DIUx is an "experiment," according to company executives. It continuously iterates on how best to identify, contract and prototype novel innovations through sources traditionally not available to the Department of Defense (DoD).

The secretive agency's ultimate goal is accelerating technology into the hands of the U.S. armed forces to maintain the huge technological edge that is one of the main reasons the U.S. military is the world's most powerful.

The publicity shy DIUx recently made headlines when Indian Defense Minister, Manohar Parrikar, visited its headquarters on Aug. 30 and met with its leadership headed by Indian-American Raj Shah, who is managing partner. Parrikar also visited DARPA and talked to the people running the show.

Together, DIUx and DARPA are the two of the pillars of Carter's "Innovation Initiative," and both represent ways for non-traditional suppliers to enter the Pentagon system. 

Carter described DIUx as the DoD's "technology startup."

"I created DIUx last year (2015) because one of my core goals as Secretary of Defense has been to build and in some cases rebuild the bridges between our national security endeavor at the Pentagon and America's wonderfully innovative and open technology community," he said.

He said that's important because the Pentagon and private business have a long history of partnership, working together to develop and advance technologies like the internet, GPS, satellite communication and the jet engine.

"Not only benefiting both our security and our society, but truthfully changing our entire world. And that cooperation among industry, the academy and government helped make our military what it is today, the finest fighting force the world has ever known," noted Carter.

"There's no one stronger and there's no one more capable, and that's a fact that every American ought to be proud of, and I certainly am."

Carter, however, said the U.S. military's dominance isn't a birthright.

"It's not a guarantee. We can't take it for granted in the 21st century. We have to earn it again and again. And today, it's imperative we do so because we live in a changing and competitive world."

There's the need for another smart Pentagon agency to ensure the private sector's participation in national defense, hence the need for DIUx.
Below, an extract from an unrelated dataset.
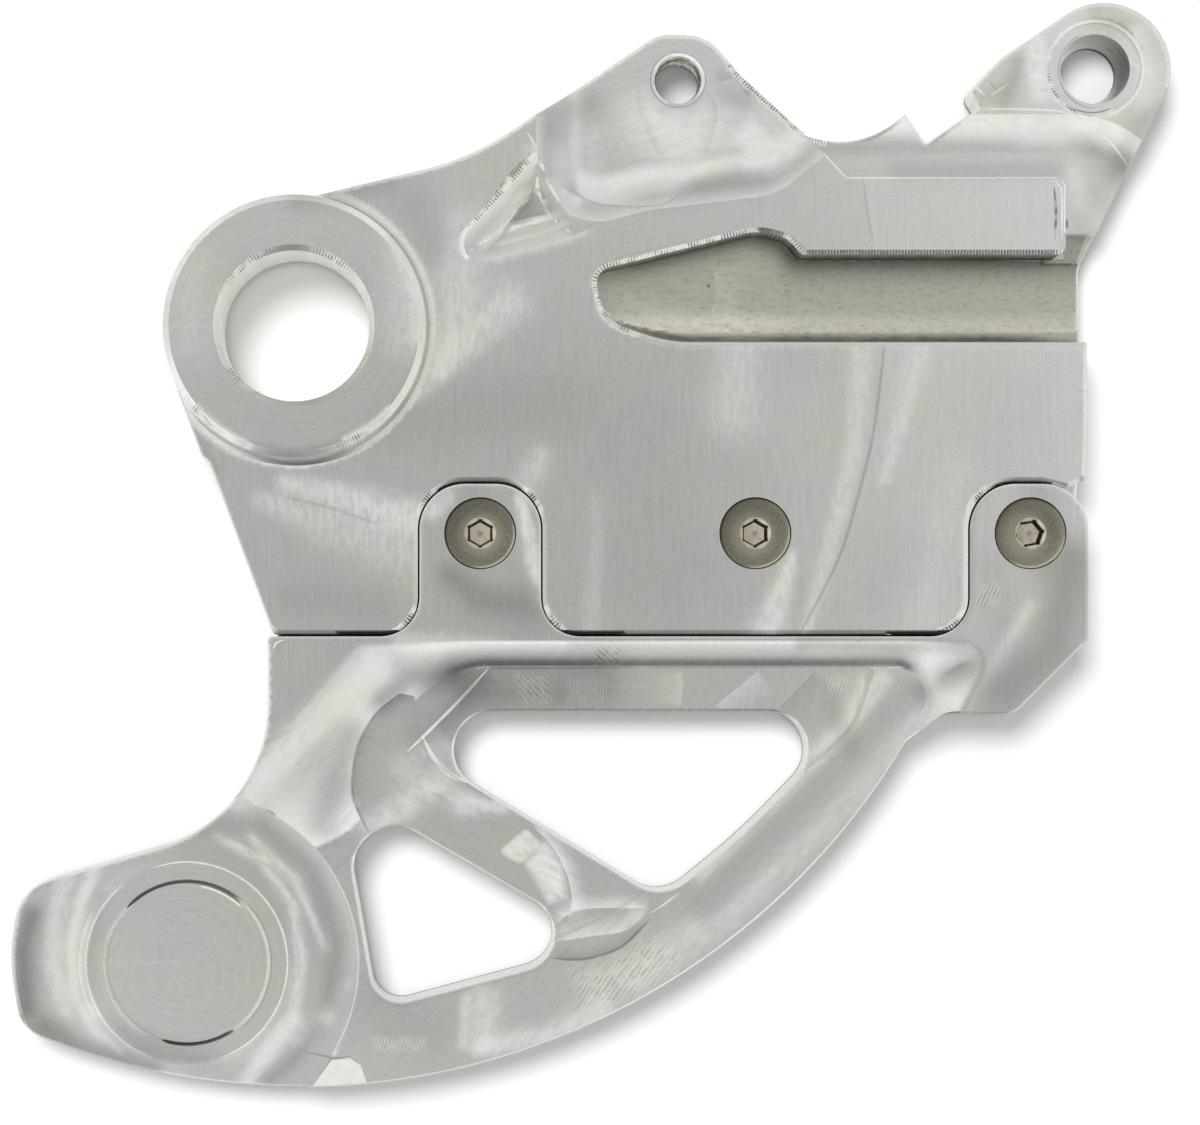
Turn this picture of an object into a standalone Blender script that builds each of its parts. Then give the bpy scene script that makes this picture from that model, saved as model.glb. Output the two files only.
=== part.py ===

"One way we're doing that is by pushing the envelope with R&D and new technologies. Like data science, biotech, cyber defense, electronic warfare, undersea drones and many, many, many others," Carter said.

"And we're making some serious investments here. The latest budget I've proposed will invest $72 billion in research and development next year alone. And for context, that's more than double what Intel, Apple and Google spent on R&D last year combined."